- **Set exercise**:
Print out each entry below exactly, please.

- **Data for the task**:
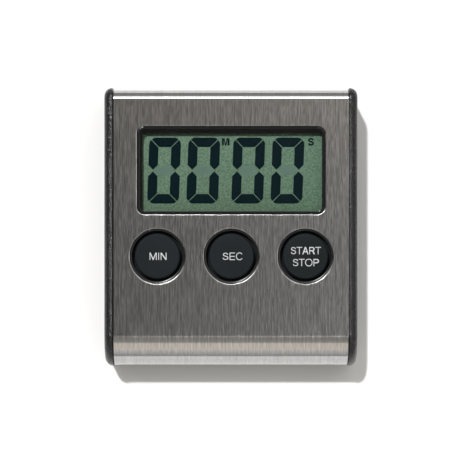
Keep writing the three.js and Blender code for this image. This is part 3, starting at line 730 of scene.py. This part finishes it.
# The spine of the S, whose waist is not made of round arcs.
S_SPINE = [(0.655, 0.715), (0.60, 0.84), (0.475, 0.915), (0.36, 0.9275), (0.22, 0.895), (0.115, 0.80),
           (0.105, 0.70), (0.16, 0.605), (0.30, 0.55), (0.45, 0.505), (0.60, 0.445), (0.675, 0.35),
           (0.675, 0.24), (0.60, 0.14), (0.47, 0.085), (0.37, 0.0725), (0.22, 0.095), (0.11, 0.18),
           (0.08, 0.30)]


def oval(cx, cy, rx, ry, start, end, steps):
    return [(cx + rx * c, cy + ry * s) for c, s in arc(0, 0, 1, start, end, steps)]


def smooth_path(points, steps=4):
    """A Catmull-Rom path through the points."""
    padded = [points[0]] + list(points) + [points[-1]]
    out = []
    for four in zip(padded, padded[1:], padded[2:], padded[3:]):
        for k in range(steps):
            t = k / steps
            out.append(tuple(0.5 * (2 * b + (c - a) * t + (2 * a - 5 * b + 4 * c - d) * t * t
                                    + (3 * b - a - 3 * c + d) * t ** 3) for a, b, c, d in zip(*four)))
    return out + [points[-1]]


def stroke_outline(path, width):
    left, right = [], []
    for i, (x, y) in enumerate(path):
        before, after = path[max(i - 1, 0)], path[min(i + 1, len(path) - 1)]
        dx, dy = after[0] - before[0], after[1] - before[1]
        length = math.hypot(dx, dy)
        nx, ny = -dy / length * width / 2, dx / length * width / 2
        left.append((x + nx, y + ny))
        right.append((x - nx, y - ny))
    return left + right[::-1]


def glyph(letter, s):
    """The outlines of one plain capital of height 1, and its width. s is the stroke width."""
    if letter == "I":
        return [[(0, 0), (s, 0), (s, 1), (0, 1)]], s
    if letter == "T":
        w = 0.8
        return [[(w / 2 - s / 2, 0), (w / 2 + s / 2, 0), (w / 2 + s / 2, 1 - s), (w, 1 - s), (w, 1), (0, 1),
                 (0, 1 - s), (w / 2 - s / 2, 1 - s)]], w
    if letter == "E":
        w = 0.7
        return [[(0, 0), (w, 0), (w, s), (s, s), (s, 0.445), (w - 0.04, 0.445), (w - 0.04, 0.445 + s),
                 (s, 0.445 + s), (s, 1 - s), (w - 0.02, 1 - s), (w - 0.02, 1), (0, 1)]], w
    if letter == "N":
        w = 0.78
        return [[(0, 0), (s, 0), (s, 0.77), (w - s - 0.02, 0), (w, 0), (w, 1), (w - s, 1), (w - s, 0.23),
                 (s + 0.02, 1), (0, 1)]], w
    if letter == "M":
        w, c = 0.94, 0.47
        return [[(0, 0), (s, 0), (s, 0.8), (c - s * 0.45, 0), (c + s * 0.45, 0), (w - s, 0.8), (w - s, 0),
                 (w, 0), (w, 1), (w - s * 1.4, 1), (c, 0.22), (s * 1.4, 1), (0, 1)]], w
    if letter == "A":
        w, c = 0.88, 0.44
        return [[(0, 0), (0.155, 0), (0.254, 0.28), (w - 0.254, 0.28), (w - 0.155, 0), (w, 0), (c + 0.085, 1),
                 (c - 0.085, 1)], [(0.304, 0.42), (c, 0.8), (w - 0.304, 0.42)]], w
    if letter == "R":
        bowl = oval(0.46, 0.715, 0.285, 0.285, -62, 90, 12)
        hole = oval(0.45, 0.7125, 0.1525, 0.1525, 90, -90, 10)
        return [[(0, 0), (s, 0), (s, 0.415), (0.42, 0.415), (0.62, 0), (0.80, 0)] + bowl + [(0, 1)],
                [(s, 0.865)] + hole + [(s, 0.56)]], 0.8
    if letter == "P":
        return [[(0, 0), (s, 0), (s, 0.40)] + oval(0.44, 0.70, 0.30, 0.30, -90, 90, 14) + [(0, 1)],
                [(s, 0.86)] + oval(0.43, 0.70, 0.16, 0.16, 90, -90, 10) + [(s, 0.54)]], 0.74
    if letter == "C":
        return [oval(0.46, 0.5, 0.46, 0.52, 36, 324, 32)
                + oval(0.46, 0.5, 0.46 - s, 0.52 - s, 324, 36, 32)], 0.84
    if letter == "O":
        return [oval(0.5, 0.5, 0.5, 0.52, 0, 360, 36)[:-1],
                oval(0.5, 0.5, 0.5 - s, 0.52 - s, 360, 0, 36)[:-1]], 1.0
    return [stroke_outline(smooth_path(S_SPINE), s)], 0.75


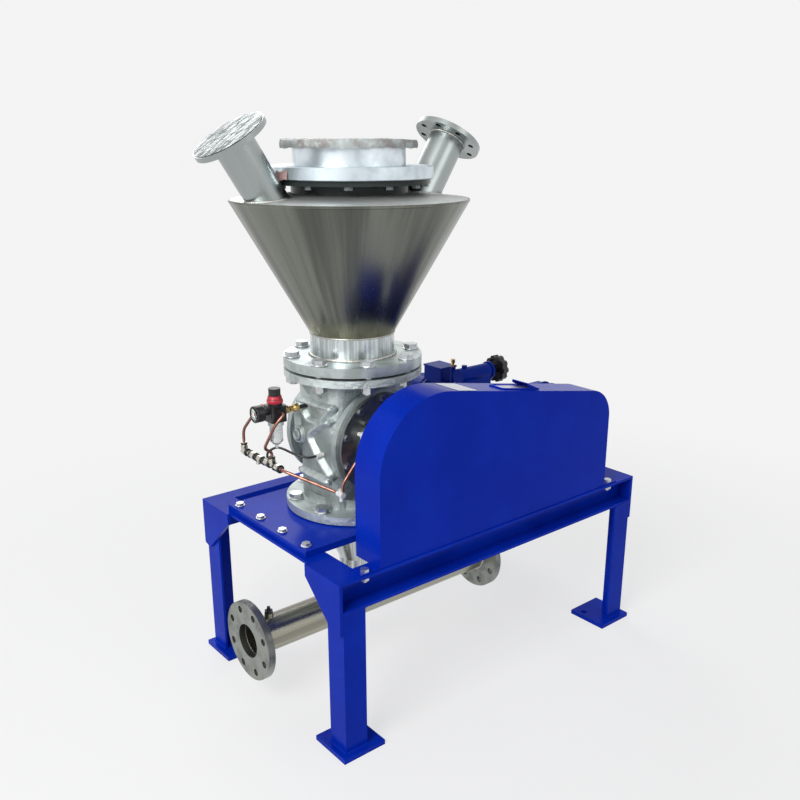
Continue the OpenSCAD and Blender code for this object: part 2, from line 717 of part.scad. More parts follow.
// Inclined tube with its flange, cut off level under the cover
module nozzle(side)
    color("silver") difference() {
        at_nozzle(side) {
            difference() {
                translate([0, 0, -60]) cylinder(h = noz_len + 60 - noz_fl_t, r = noz_r, $fn = 96);
                translate([0, 0, -61]) cylinder(h = noz_len + 80, r = noz_r - noz_wall, $fn = 96);
            }
            translate([0, 0, noz_len - noz_fl_t])
                drilled_flange(noz_fl_r, noz_fl_t, noz_r - 1, noz_pcr, 8, 7);
        }
        at_valve() translate([0, 0, rim_z - 104]) cylinder(h = 100, r = rim_r * 2);
        at_valve() hollow_limit();
    }

// What lies outside the inside face of the cone, so that the tube ends inside it
module hollow_limit()
    rotate_extrude($fn = 96) polygon([
        [rim_r - 3.5, rim_z + 0.2], [rim_r - 3.5, rim_z - 5 - sheet], [rim_r - 70, rim_z - 120],
        [rim_r + 60, rim_z - 120], [rim_r + 60, rim_z + 0.2]]);

module nozzle_left() nozzle(-1);
module nozzle_right() nozzle(1);

// Dark neck between the cover and the heavy ring, with its own flange
module inlet_neck()
    color("darkslategray") at_valve() difference() {
        rotate_extrude($fn = 96) polygon([
            [neck_r - 3, neck_z - 8], [neck_r, neck_z - 8], [neck_r, ring_z - neck_fl_t],
            [neck_fl_r, ring_z - neck_fl_t], [neck_fl_r, ring_z], [neck_r - 3, ring_z]]);
        translate([0, 0, ring_z - neck_fl_t - 1]) around(ring_bolts, ring_pcr, -127)
            cylinder(h = neck_fl_t + 2, r = 6.6, $fn = 24);
    }

// Heavy ring with tapped holes for the neck's bolts
module inlet_ring()
    color("white") at_valve() difference() {
        rotate_extrude($fn = 96) polygon([
            [collar_r - 3, ring_z], [ring_r - 1.5, ring_z], [ring_r, ring_z + 1.5],
            [ring_r, collar_z - 1.5], [ring_r - 1.5, collar_z], [collar_r - 3, collar_z]]);
        translate([0, 0, ring_z - 1]) around(ring_bolts, ring_pcr, -127)
            cylinder(h = 19, r = 6.1, $fn = 24);
        translate([0, 0, collar_z - 4]) cylinder(h = 5, r = collar_r + 0.05, $fn = 96);
    }

// Collar that stands in the ring's recess, with a thin drilled flange on top
module inlet_collar()
    color("lightgray") at_valve() difference() {
        union() {
            zcyl(0, 0, collar_z - 4, inlet_z, collar_r, $fn = 96);
            zcyl(0, 0, inlet_z, inlet_z + inlet_t, inlet_r, $fn = 96);
        }
        zcyl(0, 0, collar_z - 5, inlet_z + inlet_t + 1, collar_r - 3, $fn = 96);
        translate([0, 0, inlet_z - 1]) around(12, inlet_pcr, 15)
            cylinder(h = inlet_t + 2, r = 5.5, $fn = 24);
    }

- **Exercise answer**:
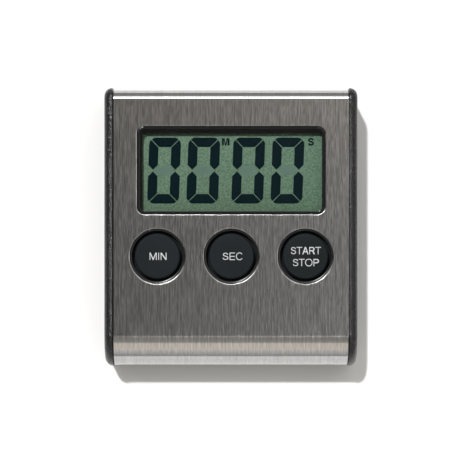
Keep writing the three.js and Blender code for this image. This is part 3, starting at line 730 of scene.py. This part finishes it.
# The spine of the S, whose waist is not made of round arcs.
S_SPINE = [(0.655, 0.715), (0.60, 0.84), (0.475, 0.915), (0.36, 0.9275), (0.22, 0.895), (0.115, 0.80),
           (0.105, 0.70), (0.16, 0.605), (0.30, 0.55), (0.45, 0.505), (0.60, 0.445), (0.675, 0.35),
           (0.675, 0.24), (0.60, 0.14), (0.47, 0.085), (0.37, 0.0725), (0.22, 0.095), (0.11, 0.18),
           (0.08, 0.30)]


def oval(cx, cy, rx, ry, start, end, steps):
    return [(cx + rx * c, cy + ry * s) for c, s in arc(0, 0, 1, start, end, steps)]


def smooth_path(points, steps=4):
    """A Catmull-Rom path through the points."""
    padded = [points[0]] + list(points) + [points[-1]]
    out = []
    for four in zip(padded, padded[1:], padded[2:], padded[3:]):
        for k in range(steps):
            t = k / steps
            out.append(tuple(0.5 * (2 * b + (c - a) * t + (2 * a - 5 * b + 4 * c - d) * t * t
                                    + (3 * b - a - 3 * c + d) * t ** 3) for a, b, c, d in zip(*four)))
    return out + [points[-1]]


def stroke_outline(path, width):
    left, right = [], []
    for i, (x, y) in enumerate(path):
        before, after = path[max(i - 1, 0)], path[min(i + 1, len(path) - 1)]
        dx, dy = after[0] - before[0], after[1] - before[1]
        length = math.hypot(dx, dy)
        nx, ny = -dy / length * width / 2, dx / length * width / 2
        left.append((x + nx, y + ny))
        right.append((x - nx, y - ny))
    return left + right[::-1]


def glyph(letter, s):
    """The outlines of one plain capital of height 1, and its width. s is the stroke width."""
    if letter == "I":
        return [[(0, 0), (s, 0), (s, 1), (0, 1)]], s
    if letter == "T":
        w = 0.8
        return [[(w / 2 - s / 2, 0), (w / 2 + s / 2, 0), (w / 2 + s / 2, 1 - s), (w, 1 - s), (w, 1), (0, 1),
                 (0, 1 - s), (w / 2 - s / 2, 1 - s)]], w
    if letter == "E":
        w = 0.7
        return [[(0, 0), (w, 0), (w, s), (s, s), (s, 0.445), (w - 0.04, 0.445), (w - 0.04, 0.445 + s),
                 (s, 0.445 + s), (s, 1 - s), (w - 0.02, 1 - s), (w - 0.02, 1), (0, 1)]], w
    if letter == "N":
        w = 0.78
        return [[(0, 0), (s, 0), (s, 0.77), (w - s - 0.02, 0), (w, 0), (w, 1), (w - s, 1), (w - s, 0.23),
                 (s + 0.02, 1), (0, 1)]], w
    if letter == "M":
        w, c = 0.94, 0.47
        return [[(0, 0), (s, 0), (s, 0.8), (c - s * 0.45, 0), (c + s * 0.45, 0), (w - s, 0.8), (w - s, 0),
                 (w, 0), (w, 1), (w - s * 1.4, 1), (c, 0.22), (s * 1.4, 1), (0, 1)]], w
    if letter == "A":
        w, c = 0.88, 0.44
        return [[(0, 0), (0.155, 0), (0.254, 0.28), (w - 0.254, 0.28), (w - 0.155, 0), (w, 0), (c + 0.085, 1),
                 (c - 0.085, 1)], [(0.304, 0.42), (c, 0.8), (w - 0.304, 0.42)]], w
    if letter == "R":
        bowl = oval(0.46, 0.715, 0.285, 0.285, -62, 90, 12)
        hole = oval(0.45, 0.7125, 0.1525, 0.1525, 90, -90, 10)
        return [[(0, 0), (s, 0), (s, 0.415), (0.42, 0.415), (0.62, 0), (0.80, 0)] + bowl + [(0, 1)],
                [(s, 0.865)] + hole + [(s, 0.56)]], 0.8
    if letter == "P":
        return [[(0, 0), (s, 0), (s, 0.40)] + oval(0.44, 0.70, 0.30, 0.30, -90, 90, 14) + [(0, 1)],
                [(s, 0.86)] + oval(0.43, 0.70, 0.16, 0.16, 90, -90, 10) + [(s, 0.54)]], 0.74
    if letter == "C":
        return [oval(0.46, 0.5, 0.46, 0.52, 36, 324, 32)
                + oval(0.46, 0.5, 0.46 - s, 0.52 - s, 324, 36, 32)], 0.84
    if letter == "O":
        return [oval(0.5, 0.5, 0.5, 0.52, 0, 360, 36)[:-1],
                oval(0.5, 0.5, 0.5 - s, 0.52 - s, 360, 0, 36)[:-1]], 1.0
    return [stroke_outline(smooth_path(S_SPINE), s)], 0.75


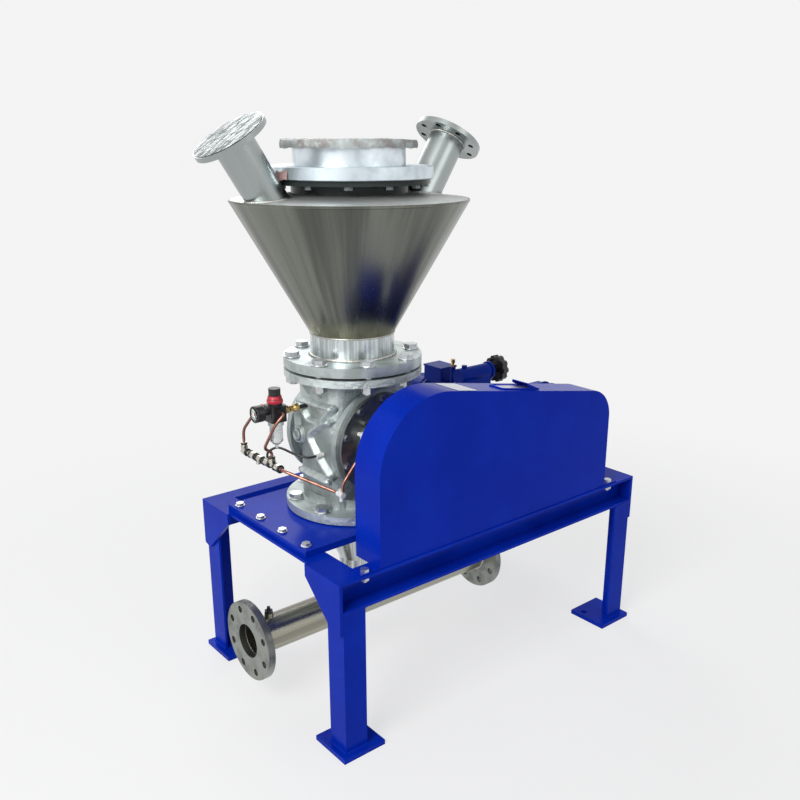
Continue the OpenSCAD and Blender code for this object: part 2, from line 717 of part.scad. More parts follow.
// Inclined tube with its flange, cut off level under the cover
module nozzle(side)
    color("silver") difference() {
        at_nozzle(side) {
            difference() {
                translate([0, 0, -60]) cylinder(h = noz_len + 60 - noz_fl_t, r = noz_r, $fn = 96);
                translate([0, 0, -61]) cylinder(h = noz_len + 80, r = noz_r - noz_wall, $fn = 96);
            }
            translate([0, 0, noz_len - noz_fl_t])
                drilled_flange(noz_fl_r, noz_fl_t, noz_r - 1, noz_pcr, 8, 7);
        }
        at_valve() translate([0, 0, rim_z - 104]) cylinder(h = 100, r = rim_r * 2);
        at_valve() hollow_limit();
    }

// What lies outside the inside face of the cone, so that the tube ends inside it
module hollow_limit()
    rotate_extrude($fn = 96) polygon([
        [rim_r - 3.5, rim_z + 0.2], [rim_r - 3.5, rim_z - 5 - sheet], [rim_r - 70, rim_z - 120],
        [rim_r + 60, rim_z - 120], [rim_r + 60, rim_z + 0.2]]);

module nozzle_left() nozzle(-1);
module nozzle_right() nozzle(1);

// Dark neck between the cover and the heavy ring, with its own flange
module inlet_neck()
    color("darkslategray") at_valve() difference() {
        rotate_extrude($fn = 96) polygon([
            [neck_r - 3, neck_z - 8], [neck_r, neck_z - 8], [neck_r, ring_z - neck_fl_t],
            [neck_fl_r, ring_z - neck_fl_t], [neck_fl_r, ring_z], [neck_r - 3, ring_z]]);
        translate([0, 0, ring_z - neck_fl_t - 1]) around(ring_bolts, ring_pcr, -127)
            cylinder(h = neck_fl_t + 2, r = 6.6, $fn = 24);
    }

// Heavy ring with tapped holes for the neck's bolts
module inlet_ring()
    color("white") at_valve() difference() {
        rotate_extrude($fn = 96) polygon([
            [collar_r - 3, ring_z], [ring_r - 1.5, ring_z], [ring_r, ring_z + 1.5],
            [ring_r, collar_z - 1.5], [ring_r - 1.5, collar_z], [collar_r - 3, collar_z]]);
        translate([0, 0, ring_z - 1]) around(ring_bolts, ring_pcr, -127)
            cylinder(h = 19, r = 6.1, $fn = 24);
        translate([0, 0, collar_z - 4]) cylinder(h = 5, r = collar_r + 0.05, $fn = 96);
    }

// Collar that stands in the ring's recess, with a thin drilled flange on top
module inlet_collar()
    color("lightgray") at_valve() difference() {
        union() {
            zcyl(0, 0, collar_z - 4, inlet_z, collar_r, $fn = 96);
            zcyl(0, 0, inlet_z, inlet_z + inlet_t, inlet_r, $fn = 96);
        }
        zcyl(0, 0, collar_z - 5, inlet_z + inlet_t + 1, collar_r - 3, $fn = 96);
        translate([0, 0, inlet_z - 1]) around(12, inlet_pcr, 15)
            cylinder(h = inlet_t + 2, r = 5.5, $fn = 24);
    }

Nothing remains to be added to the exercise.